Dans un tel contexte, il faut prendre la mesure des efforts technologiques continus qui sont menés par la filière nucléaire, et qui placent, par nature, cette industrie à la fois à l’extrême pointe de la technologie, et dans le temps très long qui est celui de la recherche, de la conception, de la construction, de l’exploitation, de la prolongation et du démantèlement. En voici deux exemples.

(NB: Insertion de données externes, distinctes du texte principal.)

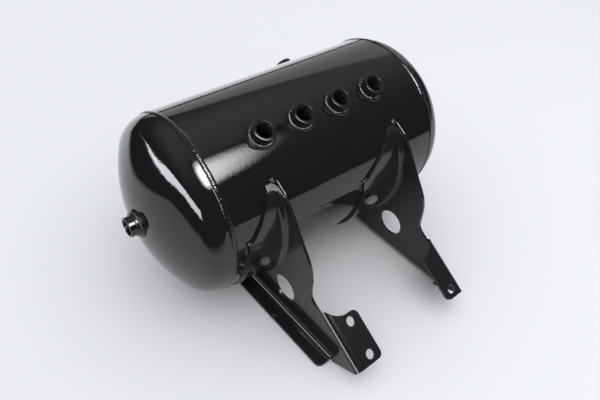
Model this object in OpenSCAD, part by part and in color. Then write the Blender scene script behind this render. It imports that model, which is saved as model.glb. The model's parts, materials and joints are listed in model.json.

Premier exemple, les développements, notamment en matière de gestion numérique, qui irriguent le nucléaire pour la conception, la construction et l'exploitation des installations. En témoigne la méthodologie Multi-D, développée par la filiale ASE du groupe Rosatom en coopération avec Dassault Système, qui permet aux entreprises EPC (Engineering Procurement Construction) de créer un véritable jumeau numérique du projet pour gérer la construction et l'exploitation de grandes infrastructures.

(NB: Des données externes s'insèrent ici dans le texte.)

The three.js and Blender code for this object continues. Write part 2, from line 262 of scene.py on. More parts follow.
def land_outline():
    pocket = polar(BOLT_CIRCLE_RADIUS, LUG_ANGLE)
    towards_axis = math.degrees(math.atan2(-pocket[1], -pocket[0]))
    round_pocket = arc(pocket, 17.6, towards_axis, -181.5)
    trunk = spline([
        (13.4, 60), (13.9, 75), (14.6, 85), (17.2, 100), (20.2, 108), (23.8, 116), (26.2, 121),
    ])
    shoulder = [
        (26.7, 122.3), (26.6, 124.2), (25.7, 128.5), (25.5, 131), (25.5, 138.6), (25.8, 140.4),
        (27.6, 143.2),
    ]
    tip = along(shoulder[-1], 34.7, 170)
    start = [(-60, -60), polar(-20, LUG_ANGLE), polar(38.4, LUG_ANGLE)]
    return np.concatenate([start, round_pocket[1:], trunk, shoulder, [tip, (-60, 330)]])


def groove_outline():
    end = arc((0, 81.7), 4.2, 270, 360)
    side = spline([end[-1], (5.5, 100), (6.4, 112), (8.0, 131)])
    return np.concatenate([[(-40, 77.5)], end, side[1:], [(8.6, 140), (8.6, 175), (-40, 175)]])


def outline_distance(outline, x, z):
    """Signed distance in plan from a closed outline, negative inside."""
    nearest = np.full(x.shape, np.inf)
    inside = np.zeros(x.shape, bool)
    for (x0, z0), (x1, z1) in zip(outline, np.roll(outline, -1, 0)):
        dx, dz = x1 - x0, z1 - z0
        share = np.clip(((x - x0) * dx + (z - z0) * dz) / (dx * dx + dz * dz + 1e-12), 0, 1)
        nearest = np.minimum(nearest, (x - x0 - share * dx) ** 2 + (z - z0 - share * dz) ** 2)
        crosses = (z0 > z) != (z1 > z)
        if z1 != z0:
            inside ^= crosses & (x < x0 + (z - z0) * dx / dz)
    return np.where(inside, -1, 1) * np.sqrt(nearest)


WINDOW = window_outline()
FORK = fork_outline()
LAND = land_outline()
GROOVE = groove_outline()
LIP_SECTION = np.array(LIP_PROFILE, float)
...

Deuxième exemple, le travail mené sur les projets de centrale de Génération IV. La révolution technologique qu’elles représentent par rapport aux centrales de Génération III (en service) et III+ (EPR, AP1000, VVER-1200) est majeure. L’eau pressurisée comme modérateur-caloporteur est remplacée, selon les filières par du plomb, du sodium ou autre. Ces centrales qui seront une réponse majeure à la problématique des déchets (ils pourront être réutilisés en grande partie dans certains types de centrales) en sont pour le moment au stade embryonnaire. Il est d’ailleurs remarquable qu’au sein des 6 filières envisagées pour la Génération IV, deux pays se détachent par leur expertise : la France et la Russie. Ce sont en effet les seuls à avoir opéré ces centrales de manière prolongée - avec Superphénix en France et les réacteurs type BN en Russie - leur donnant une avance considérable. Si ces nouvelles centrales ne seront pas mâtures avant 2035-2050, il est néanmoins certain qu’elles représenteront un bond en avant à même d’irriguer l’ensemble des secteurs industriels. A ce titre les réacteurs de Génération IV pourraient jouer un rôle similaire à celui des premières générations : un accélérateur technologique global permettant aux pays occidentaux de conserver leur avance dans de nombreux domaines.